Is a global downswing approaching?
WITH fears of a possible global slowdown, how should leaders act so as not to be blindsided by the cyclical downturn, if it occurs?
Protectionism, trade wars and political turmoil certainly will not help; the effects of these negative developments may exacerbate the slowdown.
Going backwards on 20 to 30 years of global free trade and fanning trade wars in self-interest will weaken growth as products become more expensive and global sales momentum slows down.
With the European Union trying to secure an exemption from US steel and aluminium tariffs, the suggestion is for a multilateral approach to solve the steel overcapacity issue said to be caused by China.

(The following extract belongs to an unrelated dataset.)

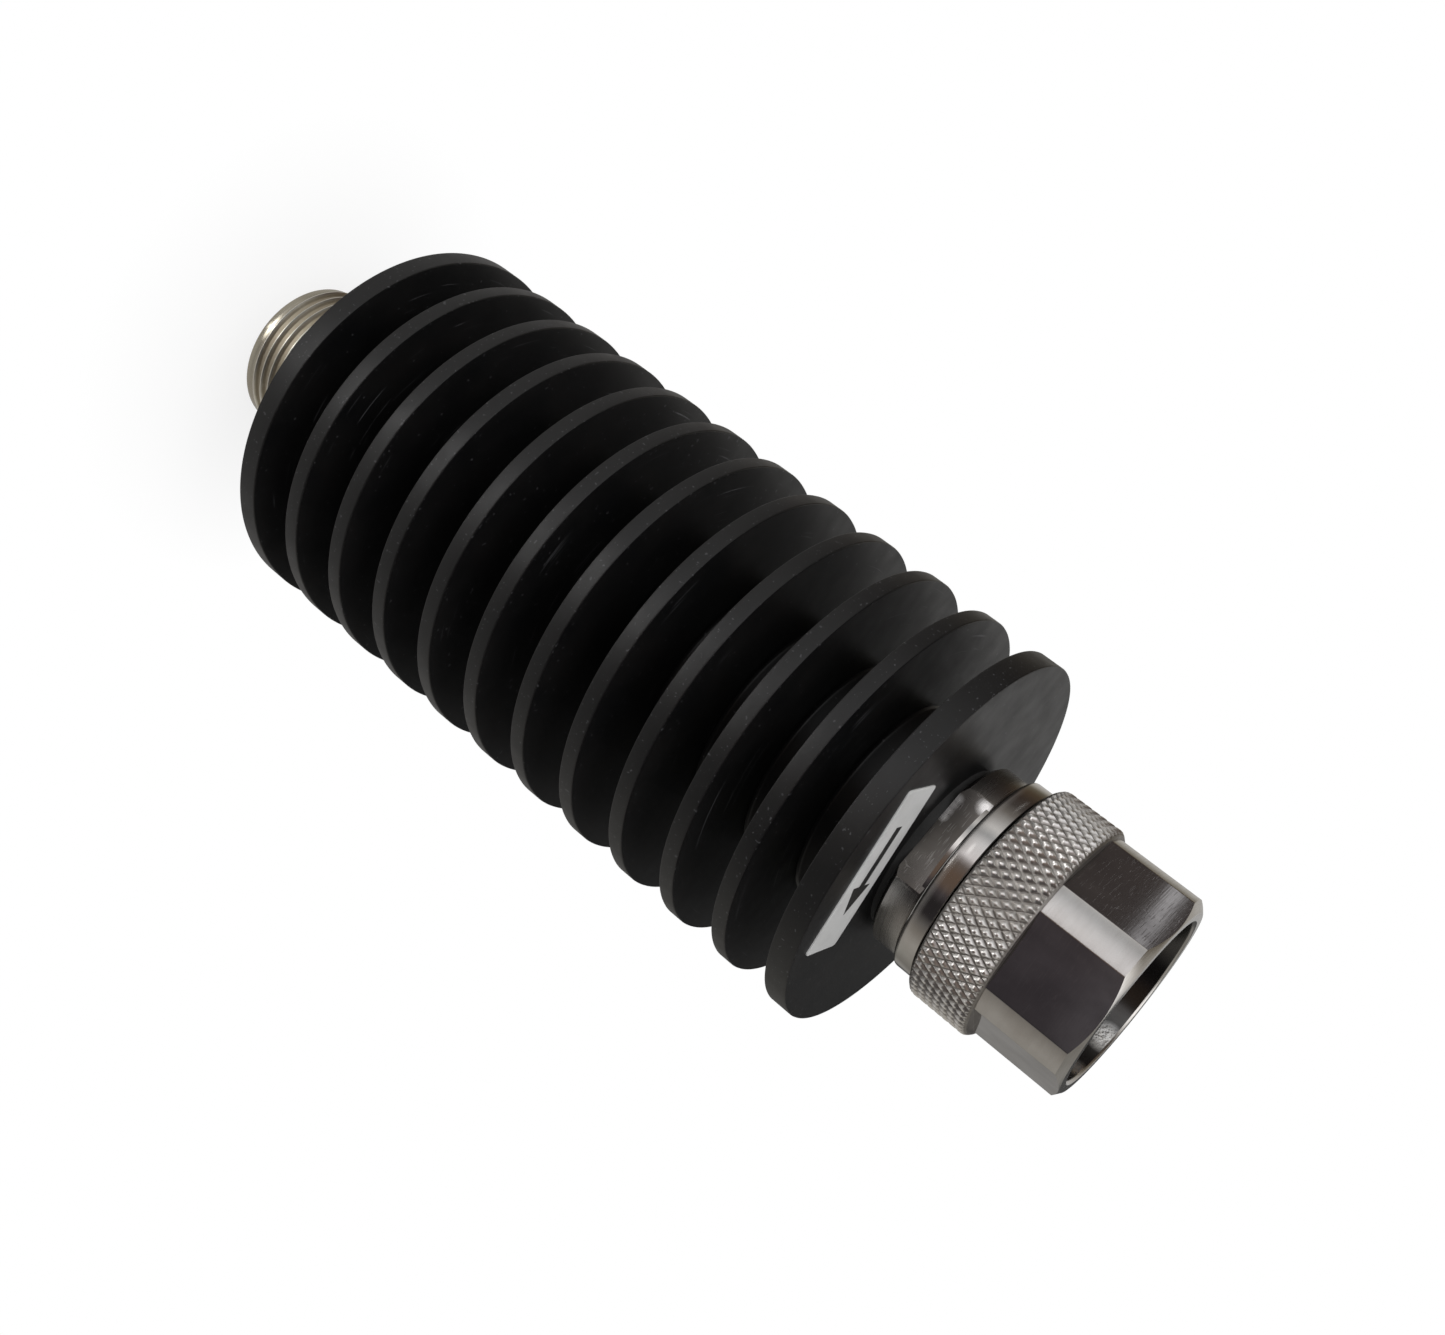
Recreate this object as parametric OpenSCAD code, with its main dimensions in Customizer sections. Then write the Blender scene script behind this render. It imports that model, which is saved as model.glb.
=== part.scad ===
// In-line coaxial attenuator: a finned body with a female connector below and a male connector on top.
// The long axis is Z. The end face of the female barrel lies on z = 0.

/* [Heatsink] */
// Outer diameter of the fins
fin_d = 38; // [34:0.5:44]
// Number of fins, the two end fins included
fin_count = 12; // [10:1:14]
// Thickness of an inner fin
fin_t = 1.6; // [1.2:0.1:2.2]
// Thickness of the end fin beside the female connector
jack_fin_t = 2.1; // [1.6:0.1:3]
// Thickness of the end fin beside the male connector
plug_fin_t = 2.4; // [1.6:0.1:3]
// Clear gap between two fins
fin_gap = 4.5; // [4:0.1:6]
// Diameter of the core that the fins stand on
core_d = 20; // [18:0.5:24]
// Chamfer on the rims of the fins
fin_edge = 0.15; // [0.05:0.05:0.3]
// Radius at the foot of a fin
fin_root = 0.4; // [0.2:0.1:0.8]
// Diameter of the bore that holds the cartridge
sink_bore_d = 13; // [12.4:0.1:13.4]

/* [Connector seats] */
// Diameter of the threaded stub of each connector
stub_d = 14; // [13.8:0.1:15]
// Depth to which a stub is screwed in
stub_len = 8; // [6:0.5:10]
// Gap between the female connector and its end fin, filled by the seat ring
jack_gap = 1.1; // [0.6:0.1:1.6]
// Gap between the male connector and its end fin, filled by the seat ring
plug_gap = 0.8; // [0.6:0.1:1.6]
// Radial width of a seat ring
seat_ring_w = 1.2; // [0.8:0.1:1.3]
// Diameter of the wrench base of each connector
base_d = 18.6; // [17.5:0.1:19.5]
// Distance across the two wrench flats of a base
base_flats = 16; // [15:0.25:17]
// Chamfer on the edge of a base
base_edge = 0.4; // [0.2:0.1:0.6]

/* [Female connector] */
// Major diameter of the outer thread
jack_d = 15.88; // [15.5:0.02:16]
// Diameter of the thread relief
jack_root_d = 14.6; // [14.2:0.1:15]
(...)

Already taking steps to reduce the overcapacity in steel, China has warned of stern action over the tariffs and urged for respect of the multilateral trade system.
Political turmoil, involving staff turnover in the White House, adds to the uncertainty.
And risk-taking creates bigger asset bubbles especially in an environment of rich valuations.
It is said that when so many economies are strengthening at the same time, it is time to be cautious.
“Countries should take advantage of this period of strength to secure a durable recovery through accelerated reforms,” said Socio Economic Research Centre executive director Lee Heng Guie.
Quarter-over-quarter annualised gross domestic product (GDP) growth rates in the United States, the eurozone and Japan, have turned down.
In all three economies, growth peaked in the second or third quarter of 2017, and fell in the fourth quarter.
“This is what the start of a synchronised global growth downswing looks like,” said Bloomberg View writers Lakshman Achuthan and Anirvan Banerji.
“(Also), South Korea’s GDP contracted in the fourth quarter of 2017, partly due to the biggest drop in its exports in 33 years,” they added. It is debatable whether tax cuts will help offset this kind of cyclical downturn.
Such slowdowns tend to cut GDP growth by quite a bit more than the expected gain from the tax cut, said the writers in an earlier article.
Since the last recession, the United States has experienced three cyclical slowdowns from 2010-2011, 2012-2013 and 2015-2016.
Still, the introduction of the US tax cuts may be timely as “tax refunds will now be forthcoming just as a slowdown may be felt later this year in the United States,” said Inter- Pacific Securities head of research Pong Teng Siew,
A second round of tax cuts may have an expansionary effect. “The net effect will be higher tax revenue from heightened economic activities, and the budget deficit may not be higher, after all,” said Fortress Capital CEO Thomas Yong.
However, this may overstretch finances; “(instead) some rationalisation of US corporate and personal income taxes may be necessary,” said Pong.
Governments with fiscal room must continue with their stimulus to support domestic demand, said Lee, adding that 2018 has the potential for pockets of event risks and turbulence.
“Some of these stem from the unpredictable behaviour of President Donald Trump and his loyalists,” he said.
In their trade war, countries should be aware that protectionism leads to an erosion of social welfare globally.
“It is not the primary metal but secondary downstream industries fabricating metal products that create jobs.
“Tariffs (on steel and aluminium) may raise prices and actually destroy domestic demand for fabricated metal products,” said Pong.
Excessive risk taking that can spark a financial crisis, the pace of rate hikes (which may turn aggressive) and withdrawal of monetary support by the Fed will be sensitive issues ahead of a downturn.
“Hawkish shifts in the face of economic slowdowns that policy makers don’t see coming, rarely turn out well for the economy,” said the writers.
CEO of DoubleLine Capital Jeffrey Gundlach is looking at a weaker dollar.
“The odds are good that the next big move in the dollar is lower,” he was quoted as saying by Bloomberg.
Will that give a further boost to the ringgit? “The ringgit is range-bound for now, and noticeably weaker against the Thai baht,” said Pong.
“The ringgit should strengthen against the dollar if the latter continues to weaken against other major currencies,” said Yong, adding that the ringgit would be supported by strong exports and higher oil prices.
While a weaker dollar is generally good for the ringgit, the strength of the local currency must be underpinned by strong domestic demand, a contained budget deficit and continued surplus in the current account, said Lee. Concerns over the US budget and current account deficits, and political dysfunction in the White House may, among other factors, be pushing the dollar lower.